Bridging classrooms: Collaboration between general and special ed
April 8, 2024
The following article was written by Tamra Simpson.
As an elementary school principal, one of the key aspects of my role is cultivating an environment of collaboration and understanding among our vibrant team of educators.
Operating as a thermostat that seeks to adjust the conditions of the school site to the precise setting that allows for community building and the fostering of healthy relationships is a challenge, but one that must be taken up.
This is especially important when setting the stage for fostering collaborative relationships and dialogue between our general education teachers and our special education, or SAI, teachers. The partnership between these two groups of educators is fundamental to ensuring that all our students, particularly those with learning disabilities, are given the support they need to thrive.
The collaboration between general education and special education teachers plays a crucial role in fostering an inclusive learning environment. By working together, these teachers can effectively implement Individualized Education Programs, adapt teaching methods to cater to diverse learning needs and ensure that all students are fully engaged in the learning process.
When the general education and special education teachers have the opportunity to share the same think tank, their two separate but equally important skill sets create an educational environment that is not only inclusive but also effective. When the collaboration of these two groups of educators are prioritized, expertise in understanding and addressing the unique needs of students with learning disabilities, standards-based instruction, curriculum content and classroom management are all present in the room.
However, collaboration is just the first step. It is equally important for general education teachers to understand how to support all students, especially those with learning disabilities. This understanding goes beyond knowing about a student’s IEP. It involves recognizing strengths and challenges of each student and the ability to respond in real time to the learner’s responses and adjust instruction accordingly. When this is present in the classroom, you witness the celebration of diversity and know that the teacher supports all students in reaching their full potential.

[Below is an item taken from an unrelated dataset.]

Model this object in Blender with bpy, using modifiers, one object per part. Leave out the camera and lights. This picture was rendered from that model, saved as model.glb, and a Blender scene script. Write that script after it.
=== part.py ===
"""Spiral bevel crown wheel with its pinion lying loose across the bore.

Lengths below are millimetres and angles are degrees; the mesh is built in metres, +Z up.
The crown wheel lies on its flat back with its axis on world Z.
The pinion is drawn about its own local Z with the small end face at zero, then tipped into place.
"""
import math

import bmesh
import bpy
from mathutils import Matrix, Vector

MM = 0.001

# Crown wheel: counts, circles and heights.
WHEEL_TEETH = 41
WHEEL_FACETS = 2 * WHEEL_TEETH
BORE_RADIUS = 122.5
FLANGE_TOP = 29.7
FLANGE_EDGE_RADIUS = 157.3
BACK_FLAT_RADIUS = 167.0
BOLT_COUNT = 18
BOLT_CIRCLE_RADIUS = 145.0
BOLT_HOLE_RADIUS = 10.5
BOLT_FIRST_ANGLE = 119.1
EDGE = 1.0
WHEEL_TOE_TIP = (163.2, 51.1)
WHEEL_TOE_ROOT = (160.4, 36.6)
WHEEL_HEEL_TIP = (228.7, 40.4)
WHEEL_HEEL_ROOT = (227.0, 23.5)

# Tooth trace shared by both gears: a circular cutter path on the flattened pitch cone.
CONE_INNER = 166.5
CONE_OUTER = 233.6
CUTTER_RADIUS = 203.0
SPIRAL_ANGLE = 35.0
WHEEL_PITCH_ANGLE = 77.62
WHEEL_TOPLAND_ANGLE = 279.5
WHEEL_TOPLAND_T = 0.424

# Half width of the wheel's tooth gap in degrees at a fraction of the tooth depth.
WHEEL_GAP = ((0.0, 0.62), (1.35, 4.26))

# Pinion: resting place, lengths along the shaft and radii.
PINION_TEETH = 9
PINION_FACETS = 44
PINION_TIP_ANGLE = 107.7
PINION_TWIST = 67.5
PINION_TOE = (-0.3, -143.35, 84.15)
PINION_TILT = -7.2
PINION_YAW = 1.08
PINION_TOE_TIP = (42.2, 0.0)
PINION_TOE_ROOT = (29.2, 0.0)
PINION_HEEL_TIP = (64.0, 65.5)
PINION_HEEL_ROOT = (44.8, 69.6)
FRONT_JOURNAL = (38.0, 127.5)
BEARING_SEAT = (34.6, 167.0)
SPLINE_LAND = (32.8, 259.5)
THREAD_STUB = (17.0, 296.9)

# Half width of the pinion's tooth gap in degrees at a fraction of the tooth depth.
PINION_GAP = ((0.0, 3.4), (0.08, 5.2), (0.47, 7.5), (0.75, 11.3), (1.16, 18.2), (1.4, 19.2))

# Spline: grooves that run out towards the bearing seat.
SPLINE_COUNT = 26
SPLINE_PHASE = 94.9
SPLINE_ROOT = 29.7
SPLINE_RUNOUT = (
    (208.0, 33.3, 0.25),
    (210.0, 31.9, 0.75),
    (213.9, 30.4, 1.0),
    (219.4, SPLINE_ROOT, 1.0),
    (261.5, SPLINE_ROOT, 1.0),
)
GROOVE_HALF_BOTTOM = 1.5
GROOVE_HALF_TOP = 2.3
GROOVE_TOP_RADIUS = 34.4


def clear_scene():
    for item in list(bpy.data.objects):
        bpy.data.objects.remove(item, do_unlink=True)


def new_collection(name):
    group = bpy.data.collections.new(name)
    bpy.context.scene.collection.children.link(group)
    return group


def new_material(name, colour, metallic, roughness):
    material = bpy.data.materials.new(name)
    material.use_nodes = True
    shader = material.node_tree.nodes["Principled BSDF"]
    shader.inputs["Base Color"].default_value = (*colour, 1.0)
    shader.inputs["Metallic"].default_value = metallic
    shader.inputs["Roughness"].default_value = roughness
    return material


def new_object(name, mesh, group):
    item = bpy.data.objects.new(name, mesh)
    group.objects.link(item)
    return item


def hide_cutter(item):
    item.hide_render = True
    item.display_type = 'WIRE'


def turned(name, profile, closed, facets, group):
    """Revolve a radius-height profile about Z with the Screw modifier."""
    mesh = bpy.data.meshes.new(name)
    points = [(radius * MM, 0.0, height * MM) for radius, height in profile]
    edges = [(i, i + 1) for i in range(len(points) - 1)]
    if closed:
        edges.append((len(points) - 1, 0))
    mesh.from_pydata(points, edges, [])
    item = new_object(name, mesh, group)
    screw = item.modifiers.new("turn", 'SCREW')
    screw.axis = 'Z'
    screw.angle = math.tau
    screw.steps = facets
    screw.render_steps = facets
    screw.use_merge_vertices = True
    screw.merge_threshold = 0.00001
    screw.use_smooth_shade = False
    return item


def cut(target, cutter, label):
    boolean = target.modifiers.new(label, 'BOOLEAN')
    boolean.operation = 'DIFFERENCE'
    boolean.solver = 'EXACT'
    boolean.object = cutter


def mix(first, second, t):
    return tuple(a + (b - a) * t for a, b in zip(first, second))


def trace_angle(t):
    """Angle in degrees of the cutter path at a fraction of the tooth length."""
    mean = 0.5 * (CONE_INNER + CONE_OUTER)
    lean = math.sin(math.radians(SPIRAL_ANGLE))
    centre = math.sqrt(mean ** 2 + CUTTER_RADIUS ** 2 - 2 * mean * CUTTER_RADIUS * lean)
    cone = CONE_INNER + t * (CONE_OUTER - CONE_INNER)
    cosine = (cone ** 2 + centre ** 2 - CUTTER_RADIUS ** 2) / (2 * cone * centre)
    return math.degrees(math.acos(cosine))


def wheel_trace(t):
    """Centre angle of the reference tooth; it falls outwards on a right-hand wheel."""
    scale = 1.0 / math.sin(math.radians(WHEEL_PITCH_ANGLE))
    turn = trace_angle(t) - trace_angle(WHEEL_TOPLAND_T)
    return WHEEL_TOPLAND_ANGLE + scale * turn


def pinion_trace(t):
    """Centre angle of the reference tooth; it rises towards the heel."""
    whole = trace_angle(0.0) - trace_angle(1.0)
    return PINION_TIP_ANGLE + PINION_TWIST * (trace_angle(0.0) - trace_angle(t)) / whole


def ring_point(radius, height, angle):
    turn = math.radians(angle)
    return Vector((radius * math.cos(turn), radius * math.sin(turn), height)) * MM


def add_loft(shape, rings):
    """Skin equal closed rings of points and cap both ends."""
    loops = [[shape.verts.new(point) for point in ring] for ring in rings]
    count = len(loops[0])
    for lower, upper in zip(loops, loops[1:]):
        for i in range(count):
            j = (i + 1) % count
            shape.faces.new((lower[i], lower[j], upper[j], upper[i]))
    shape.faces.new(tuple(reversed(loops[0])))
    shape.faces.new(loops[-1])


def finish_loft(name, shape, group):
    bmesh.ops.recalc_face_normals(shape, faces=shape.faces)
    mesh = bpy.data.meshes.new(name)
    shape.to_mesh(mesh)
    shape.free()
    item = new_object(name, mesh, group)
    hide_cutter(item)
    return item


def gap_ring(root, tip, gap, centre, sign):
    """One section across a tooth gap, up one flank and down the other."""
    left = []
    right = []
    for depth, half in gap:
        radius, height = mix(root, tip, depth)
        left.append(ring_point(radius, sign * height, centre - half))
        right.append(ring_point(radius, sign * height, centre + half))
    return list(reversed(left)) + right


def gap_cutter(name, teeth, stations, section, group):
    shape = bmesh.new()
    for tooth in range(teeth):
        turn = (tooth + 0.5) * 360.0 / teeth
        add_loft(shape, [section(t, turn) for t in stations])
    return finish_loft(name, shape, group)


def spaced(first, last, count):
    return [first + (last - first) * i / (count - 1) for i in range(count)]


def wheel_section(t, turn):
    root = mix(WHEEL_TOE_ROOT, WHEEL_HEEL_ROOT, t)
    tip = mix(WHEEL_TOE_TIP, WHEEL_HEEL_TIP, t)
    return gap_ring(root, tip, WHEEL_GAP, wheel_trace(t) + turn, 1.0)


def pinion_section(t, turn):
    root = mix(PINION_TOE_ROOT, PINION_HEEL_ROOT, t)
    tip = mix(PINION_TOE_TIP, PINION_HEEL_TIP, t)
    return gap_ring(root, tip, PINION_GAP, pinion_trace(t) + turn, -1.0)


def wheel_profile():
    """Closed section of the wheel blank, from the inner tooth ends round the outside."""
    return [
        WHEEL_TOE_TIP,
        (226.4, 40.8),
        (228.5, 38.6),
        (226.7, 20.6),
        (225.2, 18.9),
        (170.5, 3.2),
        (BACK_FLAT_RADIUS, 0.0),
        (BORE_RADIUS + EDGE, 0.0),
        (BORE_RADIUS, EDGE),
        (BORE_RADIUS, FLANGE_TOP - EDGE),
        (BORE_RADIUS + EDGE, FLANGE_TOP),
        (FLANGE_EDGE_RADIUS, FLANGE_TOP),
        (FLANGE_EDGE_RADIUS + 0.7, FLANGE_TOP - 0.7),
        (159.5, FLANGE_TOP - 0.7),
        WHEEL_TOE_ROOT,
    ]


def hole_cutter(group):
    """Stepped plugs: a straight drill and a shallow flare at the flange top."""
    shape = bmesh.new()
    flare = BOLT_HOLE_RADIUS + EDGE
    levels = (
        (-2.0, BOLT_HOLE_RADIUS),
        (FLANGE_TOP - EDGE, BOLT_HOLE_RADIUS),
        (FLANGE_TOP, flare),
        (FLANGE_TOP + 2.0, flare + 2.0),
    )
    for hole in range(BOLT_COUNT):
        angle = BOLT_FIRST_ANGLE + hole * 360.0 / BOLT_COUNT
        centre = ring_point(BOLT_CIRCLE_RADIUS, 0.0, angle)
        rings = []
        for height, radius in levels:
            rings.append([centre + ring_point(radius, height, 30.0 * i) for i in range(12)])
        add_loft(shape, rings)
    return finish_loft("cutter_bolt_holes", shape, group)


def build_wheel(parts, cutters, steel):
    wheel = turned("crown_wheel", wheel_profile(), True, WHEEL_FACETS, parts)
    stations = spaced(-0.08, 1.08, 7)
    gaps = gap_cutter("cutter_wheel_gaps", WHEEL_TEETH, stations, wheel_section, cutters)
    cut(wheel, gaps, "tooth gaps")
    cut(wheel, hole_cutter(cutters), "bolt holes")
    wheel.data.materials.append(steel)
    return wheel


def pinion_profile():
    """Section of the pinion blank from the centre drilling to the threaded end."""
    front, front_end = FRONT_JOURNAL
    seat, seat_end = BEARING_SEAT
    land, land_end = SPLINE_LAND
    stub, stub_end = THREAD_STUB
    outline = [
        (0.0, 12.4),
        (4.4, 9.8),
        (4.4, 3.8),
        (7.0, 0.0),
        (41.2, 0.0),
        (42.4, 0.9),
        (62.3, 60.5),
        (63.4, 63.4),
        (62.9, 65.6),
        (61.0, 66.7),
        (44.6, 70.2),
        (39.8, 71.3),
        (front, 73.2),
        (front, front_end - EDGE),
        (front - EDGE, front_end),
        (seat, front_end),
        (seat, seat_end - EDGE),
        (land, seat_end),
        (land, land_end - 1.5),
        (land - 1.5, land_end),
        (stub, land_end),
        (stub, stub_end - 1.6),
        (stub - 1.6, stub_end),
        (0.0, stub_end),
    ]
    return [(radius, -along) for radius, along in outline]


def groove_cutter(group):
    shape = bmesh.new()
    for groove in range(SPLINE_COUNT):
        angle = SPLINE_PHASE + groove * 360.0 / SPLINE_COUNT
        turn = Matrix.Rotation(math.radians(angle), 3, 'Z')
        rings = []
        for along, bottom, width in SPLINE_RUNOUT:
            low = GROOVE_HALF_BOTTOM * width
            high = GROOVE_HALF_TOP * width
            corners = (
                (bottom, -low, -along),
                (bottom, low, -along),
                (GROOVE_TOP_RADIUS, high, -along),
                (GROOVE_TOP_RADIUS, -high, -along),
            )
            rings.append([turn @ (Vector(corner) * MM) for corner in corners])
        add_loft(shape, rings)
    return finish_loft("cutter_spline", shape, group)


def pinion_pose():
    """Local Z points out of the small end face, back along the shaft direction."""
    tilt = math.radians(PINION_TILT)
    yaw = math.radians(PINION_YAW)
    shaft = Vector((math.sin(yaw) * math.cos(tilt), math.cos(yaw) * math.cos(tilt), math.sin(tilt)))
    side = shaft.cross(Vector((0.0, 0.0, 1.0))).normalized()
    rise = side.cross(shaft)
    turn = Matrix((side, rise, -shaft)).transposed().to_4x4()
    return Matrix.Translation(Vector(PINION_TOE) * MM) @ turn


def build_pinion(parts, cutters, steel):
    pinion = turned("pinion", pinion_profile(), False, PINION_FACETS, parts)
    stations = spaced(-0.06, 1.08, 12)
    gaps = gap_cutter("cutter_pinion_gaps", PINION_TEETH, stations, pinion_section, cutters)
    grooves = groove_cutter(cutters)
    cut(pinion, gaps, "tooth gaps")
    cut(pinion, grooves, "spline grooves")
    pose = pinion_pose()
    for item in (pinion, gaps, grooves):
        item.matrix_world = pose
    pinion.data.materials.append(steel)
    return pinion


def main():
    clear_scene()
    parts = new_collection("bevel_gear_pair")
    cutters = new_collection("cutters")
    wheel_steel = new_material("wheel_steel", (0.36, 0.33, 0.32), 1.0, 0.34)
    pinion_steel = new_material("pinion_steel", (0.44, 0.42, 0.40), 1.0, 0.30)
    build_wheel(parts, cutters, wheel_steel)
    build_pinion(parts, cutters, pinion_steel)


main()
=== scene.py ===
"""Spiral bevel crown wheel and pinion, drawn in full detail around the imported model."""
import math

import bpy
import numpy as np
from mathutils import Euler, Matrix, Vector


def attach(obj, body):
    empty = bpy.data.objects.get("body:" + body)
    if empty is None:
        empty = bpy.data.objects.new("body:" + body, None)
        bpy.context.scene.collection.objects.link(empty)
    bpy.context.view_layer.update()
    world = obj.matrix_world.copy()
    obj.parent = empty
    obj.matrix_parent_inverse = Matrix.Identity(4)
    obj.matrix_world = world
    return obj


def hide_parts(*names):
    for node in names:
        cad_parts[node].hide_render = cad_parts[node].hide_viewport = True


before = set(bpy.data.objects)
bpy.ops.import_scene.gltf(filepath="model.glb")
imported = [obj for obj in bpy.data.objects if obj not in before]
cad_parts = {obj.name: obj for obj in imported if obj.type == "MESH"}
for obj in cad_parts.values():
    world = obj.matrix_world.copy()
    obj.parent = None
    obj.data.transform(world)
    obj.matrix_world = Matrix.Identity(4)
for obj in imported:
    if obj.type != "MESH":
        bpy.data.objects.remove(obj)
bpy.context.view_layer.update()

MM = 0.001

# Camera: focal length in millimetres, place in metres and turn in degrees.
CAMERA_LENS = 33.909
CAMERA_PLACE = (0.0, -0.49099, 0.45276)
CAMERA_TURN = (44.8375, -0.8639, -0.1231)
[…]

To support this process, district and site leadership should provide ongoing professional development opportunities that focus on addressing the diverse needs in the classroom. These sessions should aim to equip teachers with the knowledge and skills they need to support students with learning disabilities effectively. They should cover a range of topics, from understanding different types of learning disabilities and their impact on learning to implementing evidence-based teaching strategies that support diverse learning needs.

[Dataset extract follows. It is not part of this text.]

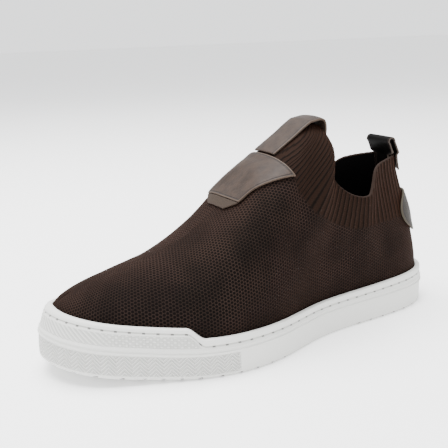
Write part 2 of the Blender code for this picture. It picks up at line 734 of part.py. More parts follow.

Truly, collaboration between general education teachers and special education teachers is not a mere option — it’s a necessity. More than 2 million school-age students in the United States identify as having a learning disability. More than 90 percent of fourth- and eighth-grade students with specific learning disabilities are not proficient in reading or math. It is only through such collaboration that we can create more equitable and accessible learning environment for all our students.
Many students remain underserved even though it’s been roughly 50 years since the authorization of the Individuals with Disabilities Education Act. We must answer the call and do all we can to remove barriers and eliminate opportunity gaps.
Tamra Simpson is principal of Newberry Springs Elementary School in Silver Valley Unified School District.